From my blog: <http://nobulb.com/personas/>

I put a LARGE amount of my life online. I realize this goes against what a lot
of people feel is appropriate, but my line of work (web engineer...but that
title lacks) requires a strong online presence. It just so happens that I'm
working on a project which will help online identity management and could
solve a lot of the problems that people have with exposing themselves online
(and not THAT sort of exposing either).

As far as out-of-the-norm mannerisms and and personality traits: I'm rather
blunt. Many people are caught off guard, but I make this work for me because I
am constructive and not condescending.
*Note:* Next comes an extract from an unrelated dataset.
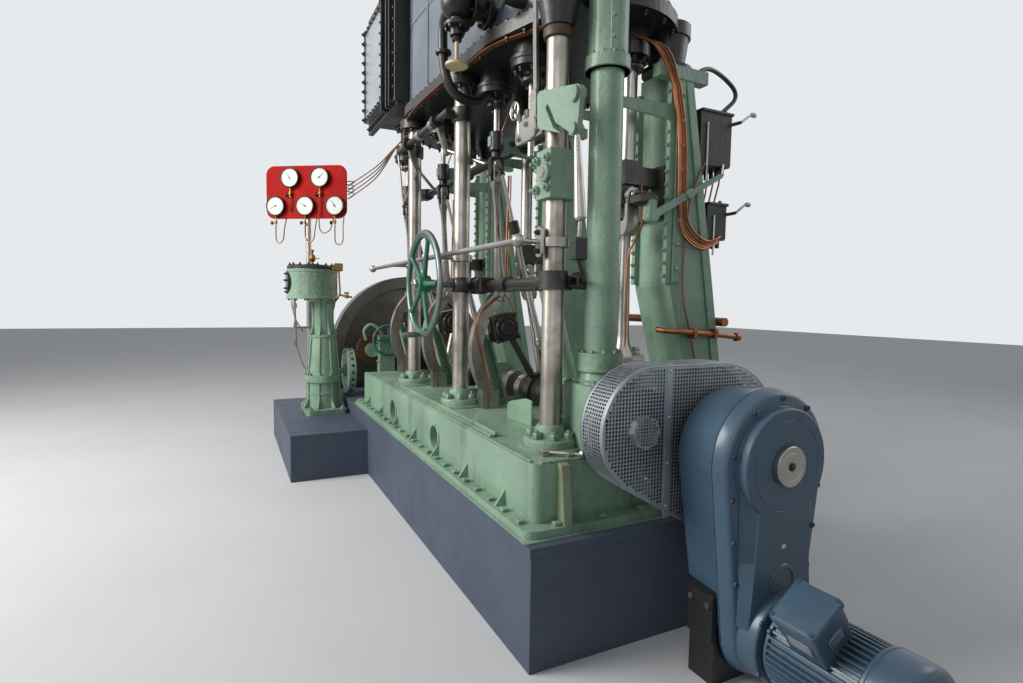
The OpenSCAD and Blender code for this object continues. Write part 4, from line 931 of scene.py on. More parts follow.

I pay a LOT of attention to how people
interact and take a lot of effort to use my actions to support my statements
and not give off the impression of disinterest and holier-than-thou. Most of
the time this works well, but it has gotten me into trouble on occasion. This
is a risk I'm very willing to accept given the many opportunities it has
yielded.

I'm very much of the mentality to "Ask for forgiveness, not for permission."
This goes hand-in-hand with the previous point and allows me to do the things
I wouldn't normally and "Poke the Box" (as Seth Godin would put it).

I wasn't always this way and made an effort to be more extroverted. I'm not
suggesting that you try to be something you're not. I'm suggesting that you
mold yourself into the person you aspire to be. So these traits are tools that
I've developed after watching how successful people interact and execute.